Comments on the Panel Report

With the dispute settlement system likely to be without an agreed solution to the reforms needed and role of a second tier review (“appeal”) for the next several years, the panel report and the response thereto shows that Members can find solutions to disputes even if there is only the panel process, depending on the quality of the panel report and the goodwill of the parties. This is not surprising as most disputes in the GATT system resulted in eventual adoption by the parties. While many Members, including the U.S. and the EU and China, have filed appeals into the void, resolution of disputes is achievable even in these unusual circumstances.

While many of the panel findings of U.S. violations of existing obligations are arguably addressable by the U.S. without statutory or regulatory change, absent from the panel’s analysis is the practical ability of investigating governments to seek and of investigated companies and their governments to provide ever increasing quantities of information in the 12-18 month time frame of investigations. This is particularly true in most agricultural cases and processed agricultural cases where the number of producers can be in the thousands, tens of thousands or more.

In the United States, all industries are supposed to be able to avail themselves of statutory tools to address injurious dumping or subsidization. For many agricultural producers, there can be issues of seasonality that should be addressable in cases so that relief if warranted only addresses products entering during the relevant season.

But the same concern applies if options under U.S. law or the WTO agreements require gathering information from huge numbers of producers and/or processors. For example, in the olive case, there is the open question of whether benefits to farmers raising olives are larger than to other producers, whether there is a concentrated group receiving large funds, etc. Gathering information on benefits received under different programs from hundreds or thousands or tens of thousands of agricultural producers would provide factual information to confirm whether there is de facto specificity even if further refined analysis would be unclear on whether there is de jure specificity. No country sends questionnaires to such large numbers of producers and analyzing such data would presumably be impractical in the statutory time frame available to investigators.

Thus, the panel report puts into focus whether trade defense agreements like the countervailing duty law are available in fact to all industries or just to more concentrated industries. This is an issue that should concern trade officials and obviously is important to industries. A cornerstone right under the GATT and now WTO has been the right to seek redress from injurious dumped or subsidized imports. That right cannot be limited to a subset of industries without causing loss of support in a number of Members where such rights are important.

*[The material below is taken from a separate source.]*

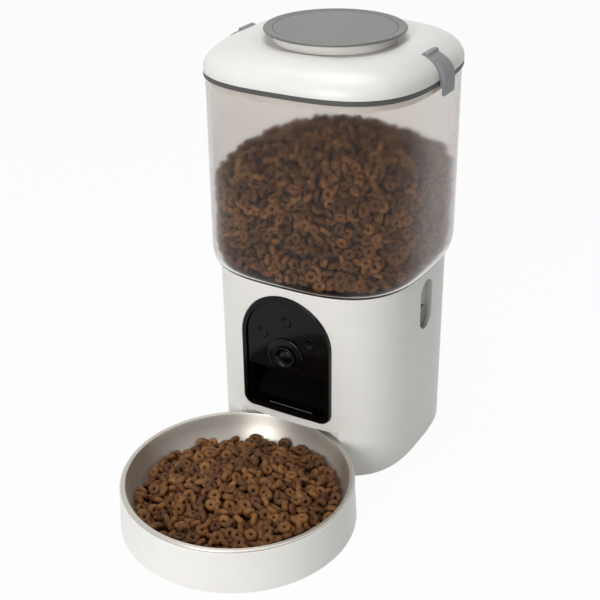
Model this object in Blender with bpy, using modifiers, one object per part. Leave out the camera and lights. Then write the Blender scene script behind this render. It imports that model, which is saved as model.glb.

The same concern exists with regard to the panel finding “as such” inconsistency in Section 771B of the Tariff Act of 1930, as amended. 19 U.S.C. 1677-2. The panel report is probably at its weakest in its conclusion that the two factors listed under the statute are not a reasonable basis to find a pass through in processed agricultural cases or at least that it can be in many situations. That should have eliminated the as such claim. That would have left the EU’s as applied claim. The U.S. concern as articulated by the Commerce Department and the U.S. Congress is a real one. The WTO SCMA and U.S. law should not permit evasion of the countervailing duty law because of minor processing of agricultural products. Common sense approaches such as that adopted in 771B are important to ensure all industries can pursue relief when needed. Subsidization of upstream agricultural products will almost always result in excess production which will depress prices resulting in artificial advantages to downstream processors that are unaffiliated. That common sense understanding of reality in agricultural market was not accepted by the panel. It will be interesting to see how, if at all, the U.S. chooses to address this finding.

All of the above strongly suggests that WTO Members need to examine the needs of the trade defense agreements to be sure all industries facing injurious dumping or subsidization can seek relief, and that the agreements are administrable in fact without impossible factual data gathering requirements.